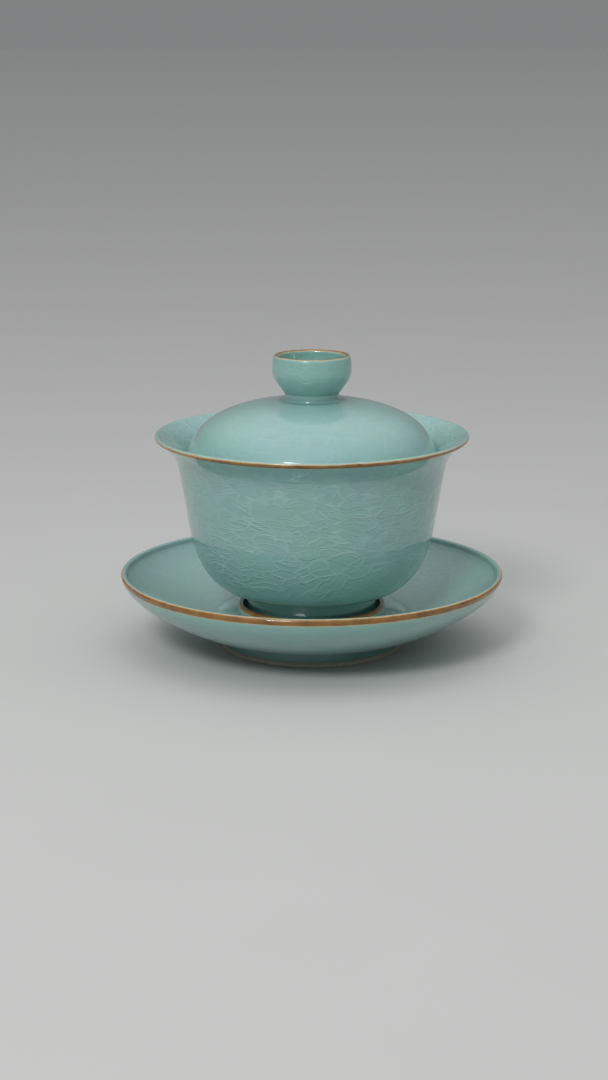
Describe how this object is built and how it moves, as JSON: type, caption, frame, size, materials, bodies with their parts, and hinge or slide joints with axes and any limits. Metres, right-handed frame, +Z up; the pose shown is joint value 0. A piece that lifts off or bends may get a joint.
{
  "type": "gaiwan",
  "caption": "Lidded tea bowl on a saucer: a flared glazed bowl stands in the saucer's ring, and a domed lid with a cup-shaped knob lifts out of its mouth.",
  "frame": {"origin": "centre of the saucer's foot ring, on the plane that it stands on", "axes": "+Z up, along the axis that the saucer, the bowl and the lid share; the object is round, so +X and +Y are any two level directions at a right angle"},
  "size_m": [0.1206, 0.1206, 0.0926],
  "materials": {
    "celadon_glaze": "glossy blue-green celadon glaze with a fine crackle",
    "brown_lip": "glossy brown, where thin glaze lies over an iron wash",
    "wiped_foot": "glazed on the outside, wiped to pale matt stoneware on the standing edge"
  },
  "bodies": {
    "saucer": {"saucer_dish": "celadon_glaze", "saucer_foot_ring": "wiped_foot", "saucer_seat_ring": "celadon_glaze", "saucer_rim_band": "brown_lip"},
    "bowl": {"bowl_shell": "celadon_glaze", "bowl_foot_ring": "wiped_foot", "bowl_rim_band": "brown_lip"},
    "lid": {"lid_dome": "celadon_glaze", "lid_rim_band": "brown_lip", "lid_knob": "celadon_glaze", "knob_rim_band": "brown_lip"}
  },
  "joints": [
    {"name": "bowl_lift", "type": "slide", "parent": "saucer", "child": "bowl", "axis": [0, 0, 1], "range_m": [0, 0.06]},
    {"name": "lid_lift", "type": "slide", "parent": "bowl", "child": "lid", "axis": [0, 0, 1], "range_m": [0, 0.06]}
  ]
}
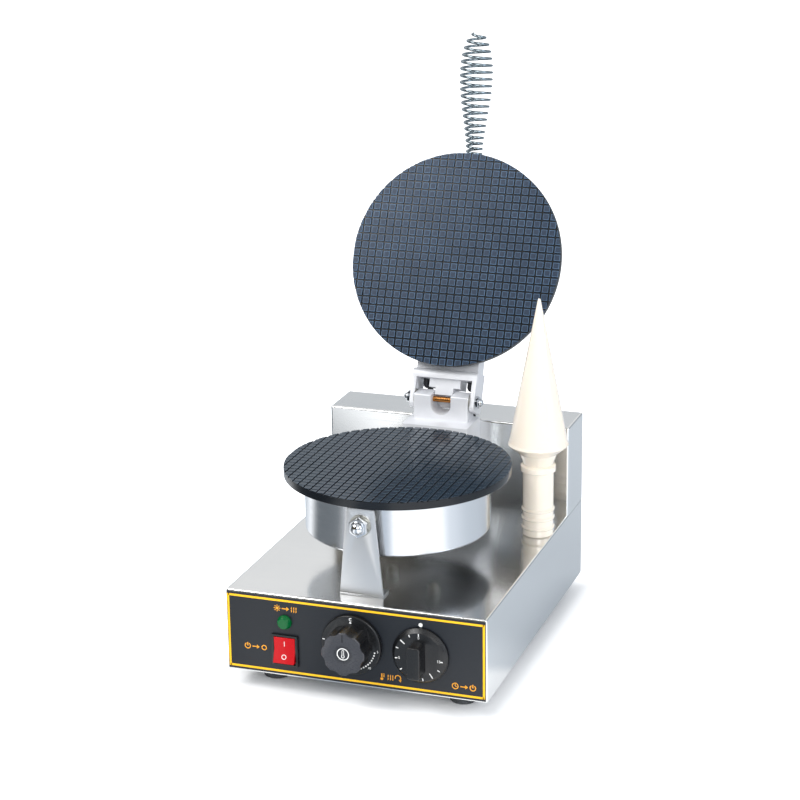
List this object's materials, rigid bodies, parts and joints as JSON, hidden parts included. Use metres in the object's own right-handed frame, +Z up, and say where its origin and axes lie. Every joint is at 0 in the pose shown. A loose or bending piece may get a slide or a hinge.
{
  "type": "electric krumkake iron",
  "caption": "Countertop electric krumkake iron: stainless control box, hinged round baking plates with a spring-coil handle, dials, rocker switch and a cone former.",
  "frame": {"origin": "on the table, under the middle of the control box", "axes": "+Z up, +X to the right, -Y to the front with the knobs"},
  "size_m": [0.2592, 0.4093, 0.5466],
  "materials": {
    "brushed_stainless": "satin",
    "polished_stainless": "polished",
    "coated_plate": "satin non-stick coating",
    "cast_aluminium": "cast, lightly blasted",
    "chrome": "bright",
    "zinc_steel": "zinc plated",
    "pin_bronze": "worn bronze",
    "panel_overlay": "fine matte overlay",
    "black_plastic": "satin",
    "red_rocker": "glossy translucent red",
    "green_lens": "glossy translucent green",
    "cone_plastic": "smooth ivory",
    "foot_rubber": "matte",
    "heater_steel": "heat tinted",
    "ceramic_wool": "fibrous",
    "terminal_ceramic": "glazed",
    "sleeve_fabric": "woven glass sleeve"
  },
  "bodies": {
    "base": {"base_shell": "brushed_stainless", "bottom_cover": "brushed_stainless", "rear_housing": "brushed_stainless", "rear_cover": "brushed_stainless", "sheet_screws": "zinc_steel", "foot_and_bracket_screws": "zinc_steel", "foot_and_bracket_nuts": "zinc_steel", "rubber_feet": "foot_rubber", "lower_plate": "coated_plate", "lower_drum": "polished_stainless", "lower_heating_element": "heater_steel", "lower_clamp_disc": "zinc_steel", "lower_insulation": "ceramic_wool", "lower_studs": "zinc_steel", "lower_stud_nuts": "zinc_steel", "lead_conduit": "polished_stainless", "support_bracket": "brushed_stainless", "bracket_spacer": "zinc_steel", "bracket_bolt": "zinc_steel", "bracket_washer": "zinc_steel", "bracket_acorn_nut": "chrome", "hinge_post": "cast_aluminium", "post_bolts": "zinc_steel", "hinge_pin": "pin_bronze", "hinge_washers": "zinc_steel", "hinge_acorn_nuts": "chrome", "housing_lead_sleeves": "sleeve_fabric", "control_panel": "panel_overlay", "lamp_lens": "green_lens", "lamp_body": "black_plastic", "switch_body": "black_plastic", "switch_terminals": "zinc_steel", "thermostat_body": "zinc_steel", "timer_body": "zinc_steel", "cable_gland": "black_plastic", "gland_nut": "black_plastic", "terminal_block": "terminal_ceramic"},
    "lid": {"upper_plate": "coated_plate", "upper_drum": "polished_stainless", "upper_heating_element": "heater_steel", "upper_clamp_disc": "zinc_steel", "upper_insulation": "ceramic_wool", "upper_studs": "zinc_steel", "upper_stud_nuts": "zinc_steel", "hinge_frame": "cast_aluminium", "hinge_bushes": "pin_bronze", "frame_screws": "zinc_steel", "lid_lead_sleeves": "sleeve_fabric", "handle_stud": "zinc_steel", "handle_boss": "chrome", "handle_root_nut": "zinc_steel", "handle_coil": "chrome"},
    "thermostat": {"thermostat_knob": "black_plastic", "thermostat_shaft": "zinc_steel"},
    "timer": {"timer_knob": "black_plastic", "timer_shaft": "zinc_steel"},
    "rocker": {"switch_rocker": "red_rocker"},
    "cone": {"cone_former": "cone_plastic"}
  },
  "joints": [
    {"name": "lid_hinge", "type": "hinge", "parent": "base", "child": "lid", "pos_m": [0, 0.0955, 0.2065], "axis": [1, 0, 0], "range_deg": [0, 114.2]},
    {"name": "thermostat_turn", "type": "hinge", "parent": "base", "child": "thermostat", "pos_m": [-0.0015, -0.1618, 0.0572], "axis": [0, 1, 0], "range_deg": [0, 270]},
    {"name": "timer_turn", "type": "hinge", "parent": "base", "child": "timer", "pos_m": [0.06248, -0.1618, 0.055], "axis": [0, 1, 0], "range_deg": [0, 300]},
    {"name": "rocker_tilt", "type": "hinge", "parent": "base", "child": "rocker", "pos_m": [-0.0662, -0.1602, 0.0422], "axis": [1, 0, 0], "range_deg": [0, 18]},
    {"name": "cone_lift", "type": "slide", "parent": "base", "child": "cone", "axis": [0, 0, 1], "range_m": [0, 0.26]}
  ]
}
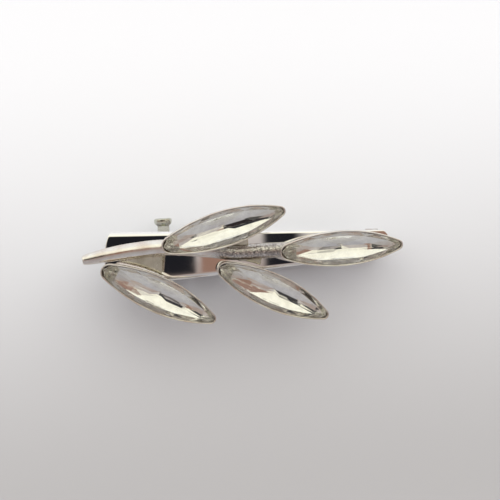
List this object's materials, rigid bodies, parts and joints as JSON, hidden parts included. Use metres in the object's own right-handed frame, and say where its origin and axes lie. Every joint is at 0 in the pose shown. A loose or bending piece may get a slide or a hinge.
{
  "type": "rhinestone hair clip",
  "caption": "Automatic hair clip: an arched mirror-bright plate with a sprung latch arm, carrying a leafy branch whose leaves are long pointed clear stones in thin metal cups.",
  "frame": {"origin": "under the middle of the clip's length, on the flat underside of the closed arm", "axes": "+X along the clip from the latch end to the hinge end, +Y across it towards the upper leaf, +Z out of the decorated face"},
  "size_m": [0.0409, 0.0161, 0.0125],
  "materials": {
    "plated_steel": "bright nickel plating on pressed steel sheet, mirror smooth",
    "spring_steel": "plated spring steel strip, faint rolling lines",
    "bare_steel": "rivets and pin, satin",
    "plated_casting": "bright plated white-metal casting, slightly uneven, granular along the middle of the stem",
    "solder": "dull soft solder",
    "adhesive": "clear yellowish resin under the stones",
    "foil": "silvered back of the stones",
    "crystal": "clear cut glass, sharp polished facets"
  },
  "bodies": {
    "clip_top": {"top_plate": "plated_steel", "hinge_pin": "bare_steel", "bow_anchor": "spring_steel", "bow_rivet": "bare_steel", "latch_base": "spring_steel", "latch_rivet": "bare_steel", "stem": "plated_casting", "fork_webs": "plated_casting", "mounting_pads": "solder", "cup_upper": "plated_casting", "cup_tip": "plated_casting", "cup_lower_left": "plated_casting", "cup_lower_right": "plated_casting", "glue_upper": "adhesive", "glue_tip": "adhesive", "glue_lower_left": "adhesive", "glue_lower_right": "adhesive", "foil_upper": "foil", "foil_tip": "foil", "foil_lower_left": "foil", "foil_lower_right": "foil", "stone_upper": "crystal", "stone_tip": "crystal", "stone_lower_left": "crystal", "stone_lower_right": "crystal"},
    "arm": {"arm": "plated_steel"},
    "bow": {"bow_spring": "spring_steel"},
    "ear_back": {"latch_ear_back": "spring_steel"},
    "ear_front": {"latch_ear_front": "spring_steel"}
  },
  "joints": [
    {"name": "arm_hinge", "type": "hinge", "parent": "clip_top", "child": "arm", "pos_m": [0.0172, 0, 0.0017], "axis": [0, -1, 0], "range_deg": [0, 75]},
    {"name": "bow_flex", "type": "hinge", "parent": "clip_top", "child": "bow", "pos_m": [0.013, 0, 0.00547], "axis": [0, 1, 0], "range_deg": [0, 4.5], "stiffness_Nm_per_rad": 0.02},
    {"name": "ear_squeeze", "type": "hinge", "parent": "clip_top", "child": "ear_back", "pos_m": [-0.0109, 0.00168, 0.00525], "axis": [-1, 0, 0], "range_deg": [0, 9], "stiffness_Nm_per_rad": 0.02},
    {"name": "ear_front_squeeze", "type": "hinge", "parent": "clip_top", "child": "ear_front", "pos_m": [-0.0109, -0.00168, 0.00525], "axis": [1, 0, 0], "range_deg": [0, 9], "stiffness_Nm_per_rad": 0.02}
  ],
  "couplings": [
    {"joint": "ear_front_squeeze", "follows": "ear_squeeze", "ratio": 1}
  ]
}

______

THE REQUEST:
List each line of the entries that holds the string "with".

ANSWER BELOW:
Describe how this object is built and how it moves, as JSON: type, caption, frame, size, materials, bodies with their parts, and hinge or slide joints with axes and any limits. Metres, right-handed frame, +Z up; the pose shown is joint value 0. A piece that lifts off or bends may get a joint.
  "caption": "Lidded tea bowl on a saucer: a flared glazed bowl stands in the saucer's ring, and a domed lid with a cup-shaped knob lifts out of its mouth.",
    "celadon_glaze": "glossy blue-green celadon glaze with a fine crackle",
  "caption": "Countertop electric krumkake iron: stainless control box, hinged round baking plates with a spring-coil handle, dials, rocker switch and a cone former.",
  "frame": {"origin": "on the table, under the middle of the control box", "axes": "+Z up, +X to the right, -Y to the front with the knobs"},
  "caption": "Automatic hair clip: an arched mirror-bright plate with a sprung latch arm, carrying a leafy branch whose leaves are long pointed clear stones in thin metal cups.",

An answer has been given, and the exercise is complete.